With just $1$ roll, you must take what you get, since there are no more rolls. The expected value is therefore $$E_1 = \frac{1+2+3+4+5+6}{6} = 3.5$$

With $2$ rolls, if your first roll is $4$, $5$, or $6$, you will keep it, otherwise you will reroll and get $E_1$ from your next (and last) roll. Therefore, \begin{align*}E_2 &= \frac{4+5+6}{6}+\frac{1}{2}E_1 \\ &= 2.5+\frac{1}{2}(3.5) = 4.25\end{align*}

With $3$ rolls, if your first roll is $5$ or $6$, then you will keep it, otherwise you will reroll and get $E_2$ from your next two rolls. Therefore, \begin{align*} E_3 &= \frac{5+6}{6}+\frac{2}{3}E_2\\ &= \frac{11}{6}+\frac{2}{3}(4.25) = 4.\overline{6} \end{align*}

With $4$ rolls, if your first roll is $5$ or $6$, then you will keep it, otherwise you will reroll and get $E_3$ from your next three rolls.
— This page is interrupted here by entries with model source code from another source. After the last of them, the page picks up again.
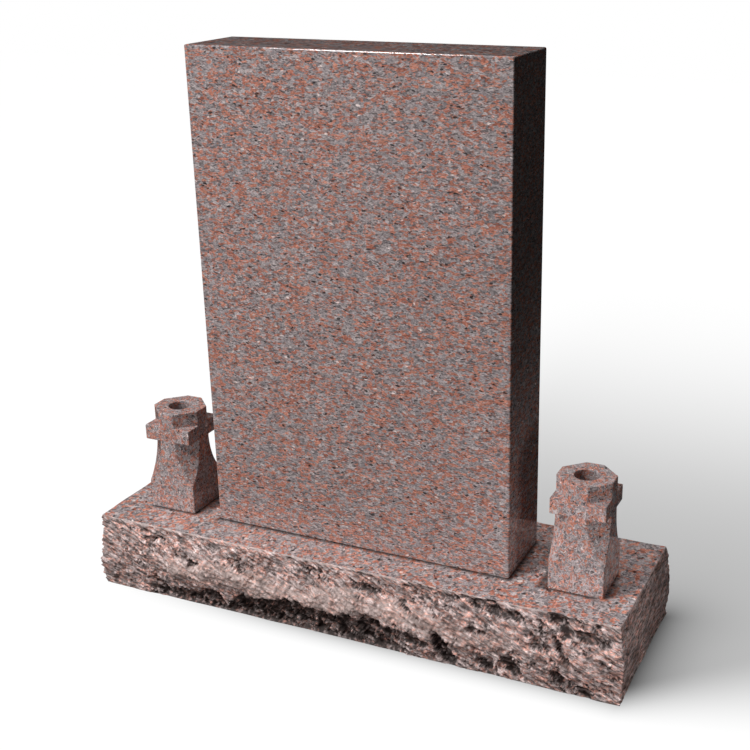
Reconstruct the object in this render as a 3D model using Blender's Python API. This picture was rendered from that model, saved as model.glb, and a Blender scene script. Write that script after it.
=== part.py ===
# Upright granite headstone: a polished tablet and two cross-sided flower vases on a rock-pitched base.
# Metres, +Z up. The origin is under the middle of the base, and the tablet's face looks along -Y.

import math
from collections import namedtuple

import bmesh
import bpy
from mathutils import Matrix, Vector, noise

INCH = 0.0254

# Seed of the rock face. Without it, noise vectors would differ from run to run.
ROCK_SEED = 1796122837

# Tablet
TABLET_WIDTH = 24 * INCH
TABLET_THICKNESS = 6 * INCH
TABLET_HEIGHT = 36 * INCH
TABLET_ARRIS = 0.003

# Base: the margins are what shows of its top beside the tablet and in front of it.
BASE_END_MARGIN = 9 * INCH
BASE_FACE_MARGIN = 3 * INCH
BASE_HEIGHT = 6 * INCH

# Vases
VASE_SIDE = 4 * INCH
VASE_HEIGHT = 0.208
VASE_PLINTH_HEIGHT = 0.056
ARM_UNDERSIDE = 0.1475
ARM_DEPTH = 0.030
CORNER_CUT = 0.0345
VASE_ARRIS = 0.0012
FLARE_STEPS = 9
LEFT_VASE_GAP = 0.058
RIGHT_VASE_GAP = 0.074
VASE_PROUD = 0.0025
FLOWER_HOLE_RADIUS = 0.0225
FLOWER_HOLE_DEPTH = 0.100
FLOWER_HOLE_SIDES = 36
FLOWER_HOLE_EASE = 0.001
DRILL_CLEARANCE = 0.010

# Joint between a stone and what it stands on
SEAT_GAP = 0.0003

# Rock face of the base. The values in brackets are for the front, the right end, the back and the left end.
SIDE_BULGES = (0.015, 0.011, 0.019, 0.013)
SIDE_SCARS = (1.0, 0.35, 1.0, 0.7)
SIDE_FEET = (5.0, 6.0, 5.0, 1.6)
BULGE_PEAK = 0.45
BULGE_VARIATION = 0.35
BULGE_WAVE = 0.22
PITCH_LINE_WANDER = 0.0015
SCAR_DEPTH = 0.009
SCAR_SIZE = 0.110
SMALL_SCAR_DEPTH = 0.004
SMALL_SCAR_SIZE = 0.046
SCAR_LEAN = math.radians(33)
SCAR_STRETCH = 2.0
SCAR_RIM = 0.8
SCAR_FADE = 0.045
SMALL_SCAR_FADE = 0.018
UNDERSIDE_FADE = 0.018
WARP = 0.014
WARP_WAVE = 0.045
SMALL_WARP = 0.007
SMALL_WARP_WAVE = 0.017
HOLLOW_WARP_SHARE = 0.5
CORNER_BLEND = 0.045
FRONT_STEPS = 84
BACK_STEPS = 56
END_STEPS = 24
FACE_ROWS = 14

# The long ridge across the front
RIDGE_OUT = 0.013
RIDGE_HEIGHT = 0.078
RIDGE_WANDER = 0.012
RIDGE_WAVE = 0.160
RIDGE_START = -0.50
RIDGE_FADE = 0.20
RIDGE_END_SHARE = 0.4
RIDGE_ABOVE = 0.064
RIDGE_BELOW = 0.055

# The overhang along the lower front: its lip rises from the left and ends right of the middle.
LIP_LOW = 0.020
LIP_RISE = 0.042
LIP_START = -0.44
LIP_TOP = -0.06
LIP_END = 0.15
LIP_FADE = 0.06
LIP_WAVE = 0.085
LIP_WANDER = 0.012
LIP_TURN = 0.009
LIP_STEPS = 0.012
LIP_STEP_LENGTH = 0.040
LIP_STEP_WIDTH = 0.012
UNDERCUT = 0.024
UNDERCUT_START_SHARE = 0.4
RIB_LEAN = math.radians(30)
RIB_PITCH = 0.038
RIB_WAVE = 0.080
RIB_WANDER = 2.5
RIB_EDGE = 0.2
RIB_TURN = 0.6
RIB_SHARE = 0.75
RIB_START = -0.16
RIB_FADE = 0.10
FOOT_RISE = 0.003
FRONT_MARGIN = 0.030

BASE_LENGTH = TABLET_WIDTH + 2 * BASE_END_MARGIN
BASE_DEPTH = TABLET_THICKNESS + 2 * BASE_FACE_MARGIN

# A hollow in the front face: where its middle is, along the face from the centre and above the underside.
Hollow = namedtuple("Hollow", "along height half_width half_height depth lean")

FRONT_HOLLOWS = (
    Hollow(0.214, 0.030, 0.026, 0.032, 0.026, 1.10),
    Hollow(0.343, 0.029, 0.026, 0.018, 0.016, 0.60),
    Hollow(0.436, 0.031, 0.022, 0.018, 0.016, 0.50),
    Hollow(0.290, 0.016, 0.016, 0.012, 0.009, 0.50),
    Hollow(0.475, 0.014, 0.016, 0.013, 0.009, 0.50),
    Hollow(0.395, 0.087, 0.026, 0.010, 0.009, 0.15),
    Hollow(0.310, 0.134, 0.072, 0.015, 0.010, 0.12),
    Hollow(0.430, 0.134, 0.026, 0.018, 0.011, 0.60),
    Hollow(0.502, 0.118, 0.050, 0.012, 0.012, 0.15),
    Hollow(0.155, 0.044, 0.030, 0.012, 0.009, 0.20),
)


def clear_scene():
    """Remove every object that the file opened with."""
    for leftover in list(bpy.data.objects):
        bpy.data.objects.remove(leftover, do_unlink=True)


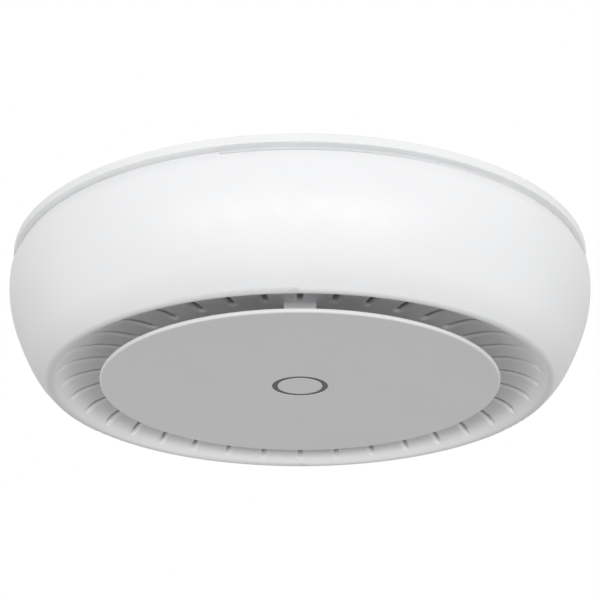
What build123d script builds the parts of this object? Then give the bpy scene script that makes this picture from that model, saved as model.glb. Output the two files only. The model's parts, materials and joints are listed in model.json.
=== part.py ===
from build123d import *
import os
from math import cos, radians, sin

# Round ceiling access point: a vented wireless unit that twists onto a ceiling bracket.
# Millimetres, +Z up. The origin is the centre of the bracket's ceiling face, so the whole
# object hangs below z = 0. The network jacks open towards +Y, and the front edge, with the
# step in the housing's top rim, is at -Y. Angles are measured from +X towards +Y.

os.makedirs("parts", exist_ok=True)

# Ceiling bracket
flange_radius = 94.85
flange_low = -2.6
skirt_low = -3.4
skirt_profile = ((90.2, flange_low), (90.2, skirt_low), (91.7, skirt_low), (92.5, -3.05), (94.3, flange_low))
collar_inner = 59.8
collar_outer = 61.8
collar_low = -9.4
lug_angles = (45, 135, 225, 315)
lug_sweep = 13.0
lug_outer = 65.4
lug_high = -7.6
stop_sweep = 2.0
stop_clearance = 0.4
stop_high = -4.6
cable_opening = (42.0, 32.0)
screw_circle = 52.0
screw_hole = 2.25
box_slot_spacing = 60.0
box_slot_length = 9.0
box_slot_radius = 2.1

# Front housing: outer side, lip, vented recess and flat roof above the face disc
overall_low = -42.85
housing_top = -3.72
shoulder = (93.2, housing_top)
crease = (95.4, -8.5)
roof_low = -35.5
roof_high = -34.0
roof_flat_radius = 56.5
relief_low = -4.62
relief_profile = ((91.5, -2), (91.5, relief_low), (97, relief_low), (97, -2))
relief_start = -104.2
relief_sweep = 76.2
slot_count = 36
slot_inner = 57.8
slot_outer = 77.9
slot_width = 1.6
slot_rounding = 1.2
slot_rib = (56.4, 59.0)
slot_rib_high = -32.4

# Face disc: a shallow dish, higher in the middle than at its edge, and thinner at its edge
disc_radius = 64.9
disc_thickness = 1.65
dish_centre = -40.95
dish_rise = 1.05
dish_back = dish_centre + disc_thickness
back_rise = 1.6
hub_inner = 10.0
post_radius = 55.0
post_angles = (-90, 0, 90, 180)
ring_inner = 7.31
ring_outer = 9.14
ring_back = -39.9

# Base cover: rim plate, bayonet well and cable bay
cover_radius = 89.4
cover_high = -4.0
cover_low = -6.0
well_inner = 66.2
well_outer = 68.2
well_floor_high = -10.4
well_floor_low = -12.2
ledge_inner = 62.7
ledge_high = -5.2
ledge_low = -7.3
bay_half_width = 32.0
bay_front = -8.0
bay_back = 50.0
bay_floor = -25.0
bay_wall = 1.8
bay_skin = 1.6
rim_screw_circle = 80.5

# Boards and electronics
board_radius = 74.0
board_high = -27.6
board_low = -29.2
board_screw_circle = 66.0
spreader_radius = 50.0
spreader_high = -31.4
spreader_low = -33.4
spreader_screws = ((38, -22), (-38, -22), (41, 15), (-41, 15))
chip_height = 1.2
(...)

Therefore, \begin{align*} E_4 &= \frac{5+6}{6}+\frac{2}{3}E_3\\ &= \frac{11}{6}+\frac{2}{3}(4.\overline{6}) = 4.9\overline{4} \end{align*}

With $5$ rolls, if your first roll is $5$ or $6$, then you will keep it, otherwise you will reroll and get $E_4$ from your next three rolls. Therefore, \begin{align*} E_5 &= \frac{5+6}{6}+\frac{2}{3}E_4\\ &= \frac{11}{6}+\frac{2}{3}(4.9\overline{4}) = 5.1\overline{296} = \frac{277}{54} \end{align*}

Now, we have reached the point at which the recursion relation is stable. With more than $5$ rolls, you will always only keep the first roll if it is a $6$.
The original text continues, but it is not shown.